# sheds are falling



## mossyhorn (Mar 1, 2006)

i went down to my dodge  county  club this past sunday and found four sheds. Two were matching set looked like a 16-18 inch 11 point and one was nice antler with 5 pts. The other shed looked like it was a couple of years old(bleached out) and it had 4 points. man this was my best shed hunting day by far. mossy


----------



## horsecreek (Mar 1, 2006)

finding sheds woud tick me off right now the way my season went..


----------



## Son (Mar 19, 2006)

*sheds*

Walked my fanny off yesterday and found none. Lots of deer tracks though, guess they aren't shedding here yet.


----------



## justus3131 (Mar 20, 2006)

*BST report*



			
				Son said:
			
		

> Walked my fanny off yesterday and found none. Lots of deer tracks though, guess they aren't shedding here yet.

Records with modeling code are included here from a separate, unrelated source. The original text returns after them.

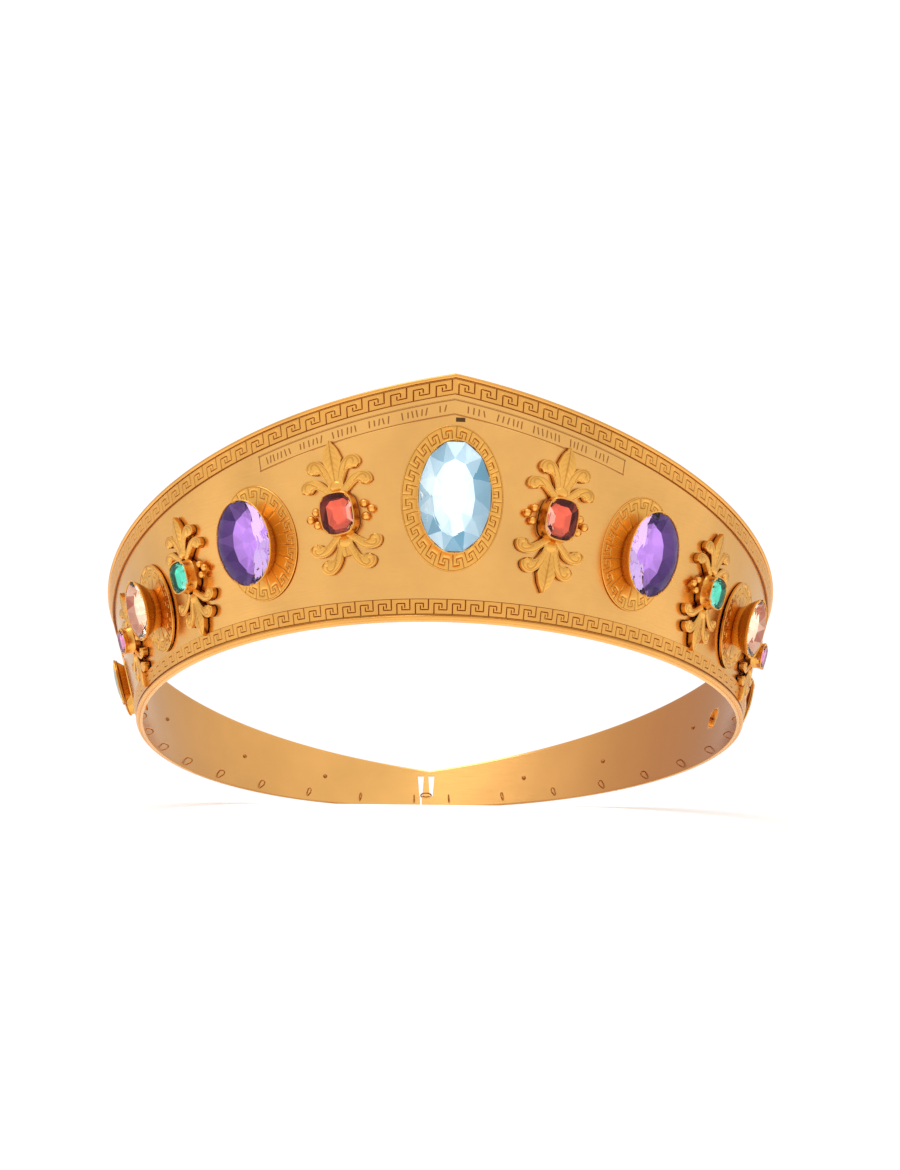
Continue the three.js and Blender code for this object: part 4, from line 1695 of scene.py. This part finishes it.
@dataclass
class EngravedPanel:
    """The engraved frame under the upper border, with rows of short strokes.

    Attributes:
        plan: the ring.
        left: way along of its left end.
        right: way along of its right end.
        below_top: way from the upper edge down to it.
        height: its height.
        thickness: how far the skin stands off the sheet.
        line_depth: depth of the cut lines.
        inset: way from its edge to the frame line.
        seed: start of the random strokes.
    """

    plan: RingPlan
    left: float = -45.0
    right: float = 42.0
    below_top: float = 6.4
    height: float = 4.3
    thickness: float = 0.05
    line_depth: float = 0.045
    inset: float = 0.35
    seed: int = 7

    def build(self) -> None:
        """Makes the panel as a thin skin with cut lines and dresses it."""
        count, rows = 1100, 30
        arcs = np.linspace(self.left, self.right, count)
        arcs[np.argmin(np.abs(arcs))] = 0.0
        v = np.linspace(0, 1, rows)
        top = self.plan.height_at(arcs) - self.below_top
        way = np.broadcast_to(self.height * v[None, :], (count, rows))
        rise = top[:, None] - way
        x = arcs[:, None] * np.ones((1, rows))
        cut = self._lines(x, way)
        edge = np.minimum.reduce([way, self.height - way, x - self.left, self.right - x])
        off = np.clip(edge / 0.1, 0, 1) * self.thickness - self.line_depth * cut + 0.02
        off = np.where(edge <= 0.001, -0.05, off)
        foot, _, _, up, outward = self.plan.directions(arcs)
        points = foot[:, None] + up[:, None] * rise[..., None] + outward[:, None] * off[..., None]
        under = points - outward[:, None] * (off[..., None] + 0.08)
        shape = Shape()
        shape.grid(points, cut)
        shape.grid(under)
        for row in (0, rows - 1):
            shape.grid(np.stack([points[:, row], under[:, row]]))
        for column in (0, count - 1):
            shape.grid(np.stack([points[column], under[column]]))
        shape.piece("engraved_panel", PANEL_GOLD)

    def _lines(self, x: Array, way: Array) -> Array:
        """The frame line and the strokes.

        Args:
            x: ways along the lower edge.
            way: ways down from the panel's top.

        Returns:
            How deep each place is cut, 0 to 1.
        """
        frame_line = np.minimum.reduce([
            np.abs(way - self.inset), np.abs(way - self.height + self.inset),
            np.abs(x - self.left - self.inset), np.abs(x - self.right + self.inset)])
        cut = np.clip(1.3 - frame_line / 0.14, 0, 1)
        random = np.random.default_rng(self.seed)
        at = self.left + 2.4
        while at < self.right - 2.4:
            for _ in range(int(random.integers(4, 8))):
                if abs(at) > 1.2 and at < self.right - 2.4:
                    lean = float(random.uniform(-0.15, 0.15))
                    high = float(random.uniform(0.65, 0.9))
                    path = [(at - lean, self.height / 2 - high), (at + lean, self.height / 2 + high)]
                    near = distance_to_path(x, way, path)
                    cut = np.maximum(cut, np.clip(1.25 - near / 0.17, 0, 1))
                at += float(random.uniform(0.85, 1.25))
            at += 1.8
        return cut


@dataclass
class Studio:
    """The pale floor, the soft light and the camera.

    Attributes:
        plan: the ring, whose shift the camera follows.
        slope: fall of the floor towards the front, since the tiara leans back in the view.
        eye: the camera's place before the shift, in metres.
        ahead: the direction from the camera to the tiara.
        lens: focal length on a 36 mm sensor.
        right_turn: turn of the aim to the right of that direction.
        up_turn: turn of the aim above it.
        roll: turn of the camera about its aim.
        glow: brightness of the surroundings at angles from straight in front.
    """

    plan: RingPlan
    slope: float = math.radians(19.9)
    eye: tuple[float, float, float] = (-0.04231, -1.44378, -0.42496)
    ahead: tuple[float, float, float] = (0.0281, 0.9589, 0.2822)
    lens: float = 173.45
    right_turn: float = math.radians(0.102)
    up_turn: float = math.radians(1.373)
    roll: float = 0.00263
    glow: tuple[tuple[float, float], ...] = (
        (68.0, 1.0), (71.0, 0.88), (112.0, 0.92), (125.0, 0.84), (145.0, 0.8))

    def build(self) -> None:
        """Makes the camera, the floor and the lights."""
        self._camera()
        self._floor()
        self._light()

    def _camera(self) -> None:
        """Places the camera where the photograph was taken from."""
        data = bpy.data.cameras.new("camera")
        data.lens = self.lens
        data.sensor_width = 36.0
        data.clip_end = 50.0
        eye = Vector(self.eye) + Vector(self.plan.shift * METRES)
        ahead = Vector(self.ahead).normalized()
        right = ahead.cross(Vector((0, 0, 1))).normalized()
        up = right.cross(ahead)
        aim = (ahead + right * math.tan(self.right_turn) + up * math.tan(self.up_turn)).normalized()
        turned = aim.to_track_quat("-Z", "Y").to_matrix() @ Matrix.Rotation(self.roll, 3, "Z")
        camera = bpy.data.objects.new("camera", data)
        camera.matrix_world = Matrix.Translation(eye) @ turned.to_4x4()
        bpy.context.scene.collection.objects.link(camera)
        bpy.context.scene.camera = camera

    def _floor(self) -> None:
        """Makes the sweep of pale paper that falls away to the front."""
        crest = 0.094
        soft = 0.006
        below = 0.0002
        reach = 3.0
        y = np.concatenate([np.linspace(-reach, 0.0, 20), np.linspace(0.01, 0.2, 40),
                            np.linspace(0.3, reach, 10)])
        x = np.linspace(-reach, reach, 30)
        away = crest - y
        drop = np.where(away > 0, np.sqrt(away**2 + soft**2) - soft, 0) * math.tan(self.slope)
        across, deep = np.meshgrid(x, y, indexing="ij")
        points = np.stack([across, deep, np.broadcast_to(-drop - below, across.shape)], -1)
        n = len(y)
        faces = [(i * n + j, (i + 1) * n + j, (i + 1) * n + j + 1, i * n + j + 1)
                 for i in range(len(x) - 1) for j in range(n - 1)]
        mesh = bpy.data.meshes.new("floor")
        mesh.from_pydata(points.reshape(-1, 3).tolist(), [], faces)
        mesh.polygons.foreach_set("use_smooth", [True] * len(mesh.polygons))
        floor = bpy.data.objects.new("floor", mesh)
        paper = bpy.data.materials.new("paper")
        paper.use_nodes = True
        shader = paper.node_tree.nodes["Principled BSDF"]
        shader.inputs["Base Color"].default_value = (0.95, 0.95, 0.95, 1)
        shader.inputs["Roughness"].default_value = 0.9
        shader.inputs["Emission Color"].default_value = (1, 1, 1, 1)
        shader.inputs["Emission Strength"].default_value = 0.2
        mesh.materials.append(paper)
        bpy.context.scene.collection.objects.link(floor)

    def _light(self) -> None:
        """Makes the white surroundings, brightest in front and above, and a soft lamp."""
        world = bpy.data.worlds.new("studio")
        bpy.context.scene.world = world
        world.use_nodes = True
        nodes, links = world.node_tree.nodes, world.node_tree.links

        def sum_up(kind: str, first: bpy.types.NodeSocket | float,
                   second: bpy.types.NodeSocket | float) -> bpy.types.NodeSocket:
            """Adds one calculation to the world's tree.

            Args:
                kind: the calculation.
                first: its first value.
                second: its second value.

            Returns:
                Its result.
            """
            made = nodes.new("ShaderNodeMath")
            made.operation = kind
            for place, value in enumerate((first, second)):
                if isinstance(value, float):
                    made.inputs[place].default_value = value
                else:
                    links.new(value, made.inputs[place])
            return made.outputs[0]

        place = nodes.new("ShaderNodeTexCoord")
        parts = nodes.new("ShaderNodeSeparateXYZ")
        links.new(place.outputs["Generated"], parts.inputs["Vector"])
        across = sum_up("ABSOLUTE", parts.outputs["X"], 0.0)
        away = sum_up("ARCTAN2", across, sum_up("MULTIPLY", parts.outputs["Y"], -1.0))
        round_ramp = nodes.new("ShaderNodeValToRGB")
        round_ramp.color_ramp.elements[0].position = 0.0
        round_ramp.color_ramp.elements[0].color = (1.0, 1.0, 1.0, 1)
        round_ramp.color_ramp.elements[1].position = 1.0
        round_ramp.color_ramp.elements[1].color = (0.95, 0.95, 0.95, 1)
        for angle, tone in self.glow:
            stop = round_ramp.color_ramp.elements.new(angle / 180)
            stop.color = (tone, tone, tone, 1)
        links.new(sum_up("DIVIDE", away, math.pi), round_ramp.inputs["Fac"])
        height = nodes.new("ShaderNodeMapRange")
        height.inputs["From Min"].default_value = 0.5
        height.inputs["From Max"].default_value = 0.95
        height.inputs["To Max"].default_value = 1.0
        links.new(parts.outputs["Z"], height.inputs["Value"])
        blend = nodes.new("ShaderNodeMix")
        blend.data_type = "RGBA"
        blend.inputs[7].default_value = (1.1, 1.1, 1.1, 1)
        links.new(height.outputs["Result"], blend.inputs[0])
        links.new(round_ramp.outputs["Color"], blend.inputs[6])
        seen = nodes.new("ShaderNodeLightPath")
        choose = nodes.new("ShaderNodeMix")
        choose.data_type = "RGBA"
        choose.inputs[7].default_value = (1.05, 1.05, 1.05, 1)
        links.new(seen.outputs["Is Camera Ray"], choose.inputs[0])
        links.new(blend.outputs[2], choose.inputs[6])
        links.new(choose.outputs[2], nodes["Background"].inputs["Color"])
        nodes["Background"].inputs["Strength"].default_value = 1.0
        data = bpy.data.lights.new("top_box", "AREA")
        data.size = 0.7
        data.energy = 4.0
        lamp = bpy.data.objects.new("top_box", data)
        lamp.location = (-0.25, -0.45, 1.2)
        lamp.rotation_mode = "QUATERNION"
        lamp.rotation_quaternion = (Vector((0, 0, 0.03)) - lamp.location).to_track_quat("-Z", "Y")
        bpy.context.scene.collection.objects.link(lamp)
        bpy.context.scene.view_settings.view_transform = "Standard"


def measured_shift(plan: RingPlan) -> Array:
    """Finds where the solids' origin lies, from the middle stone.

    Args:
        plan: the ring before it is shifted.

    Returns:
        The shift in millimetres.
    """
    low, high = (np.array(v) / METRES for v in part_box("aquamarine"))
    seat = plan.seat(0.0, CENTRE.rise * plan.front_height)
    sides = 18
    turn = (np.arange(sides) + 0.5) * 2 * math.pi / sides
    half_x, half_y = np.array(CENTRE.stone) / 2
    levels = ((0.12, 0.3, 1.65), (1, 1, 6.2), (1, 1, 6.6), (0.7, 0.7, 8.08))
    rings = [np.column_stack([half_x * share_x * np.cos(turn), half_y * share_y * np.sin(turn),
                              np.full(sides, level)]) for share_x, share_y, level in levels]
    points = seat.put(np.vstack(rings))
    shift = (low + high) / 2 - (points.min(0) + points.max(0)) / 2
    wrong = np.abs((high - low) - (points.max(0) - points.min(0))).max()
    LOG.info("shift %s mm, size differs by %.3f mm", np.round(shift, 4), wrong)
    return shift


def main() -> None:
    """Builds every sub-assembly in order."""
    plan = RingPlan()
    plan.shift = measured_shift(plan)
    Studio(plan).build()
    holes = OrnamentRow(plan).build()
    Band(plan).build(holes)
    Border(plan, "upper_border", upper=True, pitch=4.65).build()
    Border(plan, "lower_border", upper=False, pitch=4.6).build()
    EngravedPanel(plan).build()
    SewingLoops(plan).build()
    Closure(plan).build()


if __name__ == "__main__":
    main()
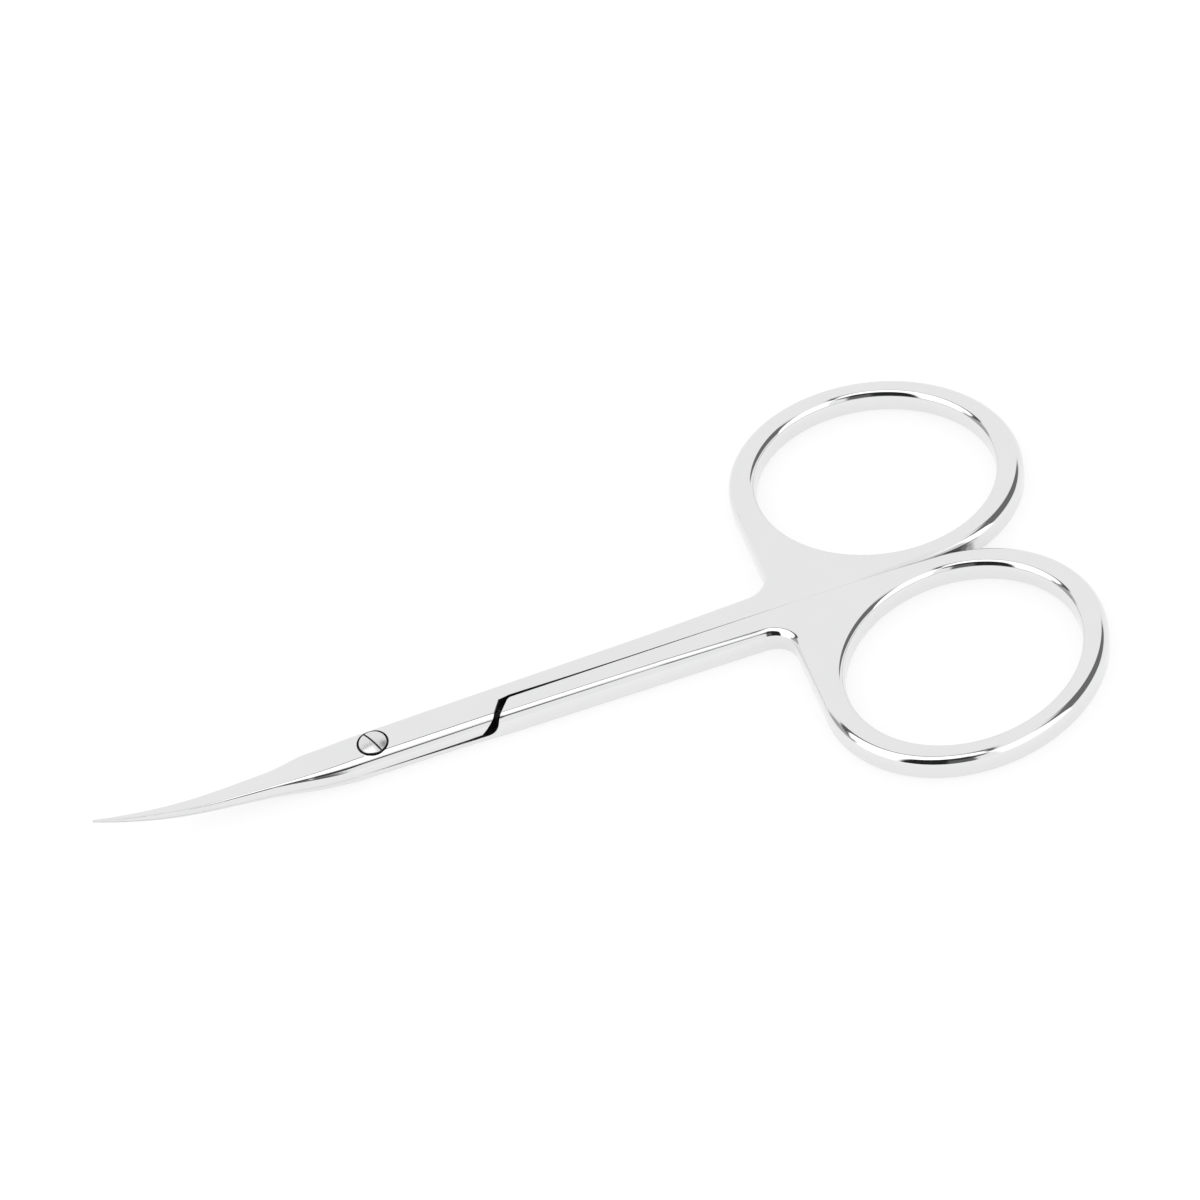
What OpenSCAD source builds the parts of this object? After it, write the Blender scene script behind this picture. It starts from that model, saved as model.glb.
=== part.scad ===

But did you see any turkeys?


----------



## Son (Mar 20, 2006)

*Miller/Early counties*

Didn't see any turkeys, but shot an armadillo. Put up a popup near the clayhill on the 268 acres, hoping to call one from one of those pastures.
Saw some good tracks on road one and three. Also saw where a gobbler had walked the road going towards the old camp, turned towards the oaktree stand on the south line.  There's always a good gobbler hanging around that field on the south of road two/five. I'm starting out just before the clayhill sat morning, then go from there if I hear any gobbling. But with others hunting, wont be able to move around much. They'll probably be roosting in that hammock on the far NW corner of the 268. I can finally drive that road now that the roads have dried up some.


----------